Run the manager with extraction (-e) and new submission (-n) commands, so that you can extract the new submissions from arXiv, the extracted papers will store in the local disk directory which you specified in the config.txt file.

java -jar arxiv-manager.jar -e -m 0304 -f

Run the manager with extraction (-e), month(-m 0304) and filter (-f) commands, so that you can extract all papers submitted in month 04/2003 from arXiv, and filter them with keywords defined in the keywords list. The extracted papers will store in the local disk directory which you specified in the config.txt file.

java -jar arxiv-manager.jar -f “D:\workspaces\arxiv\new-submissions\20150827-papers.txt, D:\workspaces\arxiv\new-submissions\20150828-papers.txt”

Run the manager with filter (-f) command, so that you can filter the given files. Files must be given with absolute path, and each file is seperated by a comma.
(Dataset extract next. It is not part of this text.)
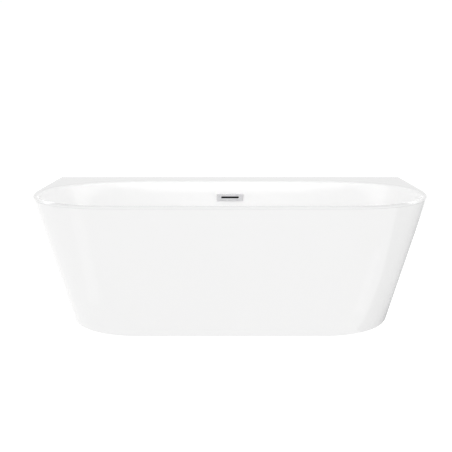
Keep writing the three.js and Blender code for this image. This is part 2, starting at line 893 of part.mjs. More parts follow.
function rail( name, y ) {

	const section = roundedRectangle( RAIL.size, RAIL.size, RAIL.corner );
	const hollow = RAIL.size - 2 * RAIL.wall;
	section.holes.push( roundedRectangle( hollow, hollow, RAIL.corner - RAIL.wall ) );
	const tube = extrude( section, 2 * RAIL.halfLength, 2 );
	tube.translate( 0, 0, - RAIL.halfLength ).rotateY( Math.PI / 2 );
	return piece( name, tube, coatedSteel(), 0, y, RAIL_TOP - RAIL.size / 2 );

}

// Flat bar across the rails, drilled for a levelling foot at each given Y.

function flatBar( name, x, front, rear, holeYs ) {

	const middle = ( front + rear ) / 2;
	const shape = roundedRectangle( BAR.width, rear - front, BAR.corner );

	for ( const holeY of holeYs ) {

		const hole = new THREE.Path();
		hole.absarc( 0, holeY - middle, BAR.holeRadius, 0, Math.PI * 2 );
		shape.holes.push( hole );

	}

	return piece( name, extrude( shape, BAR.thickness, 6 ), coatedSteel(), x, middle, BAR_BOTTOM );

}

function cradle() {

	const footYs = [ FOOT.frontY, FOOT.rearY ];
	return [
		baseBoard(),
		rail( 'rail_front', RAIL.frontY ),
		rail( 'rail_rear', RAIL.rearY ),
		flatBar( 'crossbar_left', - BAR.x, BAR.front, BAR.rear, footYs ),
		flatBar( 'crossbar_right', BAR.x, BAR.front, BAR.rear, footYs ),
		flatBar( 'centre_strap', STRAP.x, STRAP.front, STRAP.rear, [ DRAIN.y ] ),
	];

}

// Levelling foot: a plastic pad on a threaded stud, which runs in a welded nut and is locked below

function hexNut( name, z ) {

	const hexagon = new THREE.Shape();

	for ( let i = 0; i < 6; i ++ ) {

		const angle = i / 6 * 2 * Math.PI;
		const x = NUT.radius * Math.cos( angle );
		const y = NUT.radius * Math.sin( angle );
		if ( i === 0 ) hexagon.moveTo( x, y );
		else hexagon.lineTo( x, y );

	}

	hexagon.closePath();
	const bore = new THREE.Path();
	bore.absarc( 0, 0, NUT.boreRadius, 0, Math.PI * 2 );
	hexagon.holes.push( bore );
	return piece( name, extrude( hexagon, NUT.thickness, 6 ), zincSteel(), 0, 0, z );

}

function foot( name, x, y ) {

	const group = new THREE.Group();
	group.position.set( x, y, 0 );
	const { padRadius, padEdge, skirtTop, shoulder, neck, collarRadius, padHeight, socketFloor } = FOOT;
	const { studRadius, studPoint, hexagonRadius } = FOOT;
	const socket = studRadius + FOOT.socketClearance;
	const pad = turned( [
		[ 0, 0 ], [ padRadius - padEdge, 0 ], [ padRadius, padEdge ], [ padRadius, skirtTop ],
		[ shoulder.radius, shoulder.z ], [ neck.radius, neck.z ], [ collarRadius, padHeight ],
		[ socket, padHeight ], [ socket, socketFloor ], [ 0, socketFloor ],
	], PAD_STEPS );
	const studBottom = socketFloor + GAP;
	const hexagonBottom = padHeight + FOOT.hexagonLift;
	const hexagonTop = hexagonBottom + FOOT.hexagonHeight;
	const stud = turned( [
		[ 0, studBottom ], [ studRadius, studBottom ], [ studRadius, hexagonBottom ],
		[ hexagonRadius, hexagonBottom ], [ hexagonRadius, hexagonTop ], [ studRadius, hexagonTop ],
		[ studRadius, STUD_TOP - studPoint ], [ studRadius - studPoint, STUD_TOP ], [ 0, STUD_TOP ],
	], SMALL_ROUND_STEPS );
	group.add(
		piece( `${ name }_pad`, pad, blackPlastic() ),
		piece( `${ name }_stud`, stud, zincSteel() ),
		hexNut( `${ name }_weld_nut`, BAR_TOP + GAP ),
		hexNut( `${ name }_lock_nut`, BAR_BOTTOM - GAP - NUT.thickness ),
	);
	return group;

}

function feet() {

	return [
		foot( 'foot_front_left', - BAR.x, FOOT.frontY ),
		foot( 'foot_front_right', BAR.x, FOOT.frontY ),
		foot( 'foot_rear_left', - BAR.x, FOOT.rearY ),
		foot( 'foot_rear_right', BAR.x, FOOT.rearY ),
		foot( 'foot_centre', STRAP.x, DRAIN.y ),
	];

}

const bathtub = new THREE.Group();
bathtub.add( outerShell(), innerShell(), overflowFittings(), overflowBody(), ...overflowPiping() );
bathtub.add( drainAndTrap(), plug(), ...cradle(), ...feet() );

export default bathtub;
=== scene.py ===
"""Back-to-wall freestanding bathtub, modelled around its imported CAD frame.

The object's lengths below are in millimetres, like its drawings, and become metres where a mesh is
made. X runs along the tub, +Y points at the wall behind it and +Z is up.
"""
import math

import bmesh
import bpy
from mathutils import Matrix, Vector


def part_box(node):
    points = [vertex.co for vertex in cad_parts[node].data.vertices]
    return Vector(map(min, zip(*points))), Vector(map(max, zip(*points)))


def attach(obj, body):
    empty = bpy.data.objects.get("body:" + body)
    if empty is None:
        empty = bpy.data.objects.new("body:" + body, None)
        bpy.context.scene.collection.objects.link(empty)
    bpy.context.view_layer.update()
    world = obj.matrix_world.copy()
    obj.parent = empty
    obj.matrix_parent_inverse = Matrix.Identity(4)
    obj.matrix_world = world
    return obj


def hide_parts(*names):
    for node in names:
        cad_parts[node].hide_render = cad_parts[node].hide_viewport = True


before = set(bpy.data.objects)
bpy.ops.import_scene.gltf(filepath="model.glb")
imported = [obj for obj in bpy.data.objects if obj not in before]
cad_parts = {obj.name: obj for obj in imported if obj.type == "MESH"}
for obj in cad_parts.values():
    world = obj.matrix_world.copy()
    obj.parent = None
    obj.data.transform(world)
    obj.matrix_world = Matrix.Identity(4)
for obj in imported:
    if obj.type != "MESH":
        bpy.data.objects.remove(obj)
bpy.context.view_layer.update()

MM = 0.001
GAP = 0.3
SMOOTH_ANGLE = 35
LOFT_SMOOTH_ANGLE = 30

# ---- sizes read from the frame


def node_box(node):
    """(lowest, highest) corner of a CAD node in millimetres."""
    low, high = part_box(node)
    return Vector(low) / MM, Vector(high) / MM


def node_centre(node):
    low, high = node_box(node)
    return (low + high) / 2


SHELL_LOW, SHELL_HIGH = node_box("inner_shell")
APRON_LOW, APRON_HIGH = node_box("outer_shell")
HALF_LENGTH = SHELL_HIGH.x
FRONT_Y = SHELL_LOW.y
WALL_Y = SHELL_HIGH.y
HEIGHT = SHELL_HIGH.z
UNDERSIDE = SHELL_LOW.z
APRON_BOTTOM = APRON_LOW.z
APRON_TOP = APRON_HIGH.z
DRAIN_Y = node_centre("drain_flange").y

# ---- shell form

RIM_RADIUS = 6
RIM_SHOULDER = HEIGHT - RIM_RADIUS
RIM_EDGE = 14
DECK_THICKNESS = 5
LIP_RADIUS = 13
LIP_END_ANGLE = math.radians(80)
SEAM_CHAMFER = 0.4
SHELL_THICKNESS = 5
APRON_THICKNESS = 6
APRON_BOTTOM_FLANGE = 26
APRON_FLANGE_THICKNESS = 5

APRON_BASE = {"half_length": 720, "front": FRONT_Y + 115, "corner": 330, "power": 2.1}
APRON_RIM = {"half_length": HALF_LENGTH, "front": FRONT_Y, "corner": 398, "power": 2.3}
REAR_CORNER = 8

BASIN_TOP = {
    "half_length": 818,
    "front": -376,
    "rear": 255,
    "front_corner": (390, 325, 2.25),
    "rear_corner": (450, 305, 2.05),
}
BASIN_FLOOR = {
    "half_length": 560,
    "front": -250,
    "rear": 155,
    "front_corner": (230, 190, 2.2),
    "rear_corner": (230, 190, 2.2),
}
WALL_TOP = HEIGHT - 8
FLOOR_TOP = UNDERSIDE + 16
DRAIN_FLOOR = UNDERSIDE + 10
DRAIN_HOLE_RADIUS = 27
END_SLOPE = 0.62
SIDE_SLOPE = 0.5
FLOOR_CURVE_POWER = 3.2
ACCESS_HALF_WIDTH, ACCESS_TOP, ACCESS_CORNER = 540, 430, 50

CORNER_STEPS = 40
WALL_LEVELS = 34
FLOOR_LEVELS = 10
ARC_STEPS = 8


def lerp(a, b, share):
    return a + (b - a) * share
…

File “20150827-papers.txt” and “20150828-papers.txt” is pre-generated by the manager with -e commands.

How do I make use of the manager

I setup a task scheduler in my Windows system, which will run the scrpit given below everyday in 10:00. In this way, I can read my interested latest submission of papers on quant-ph subject everyday. help document A glimpse of filtered papers.

Problems List

Problem 1

Problem Description: The program has too many parameters, which makes the command line too lon to type in. And also, the relationship between these parameters are not clear, some of them are independent, while some of them are parentchild relationship.
Possible Solution: I wanna try to make the manager as a parser, when running the manager, it will parse the commands in its own running environment, which is the same as the Python parser.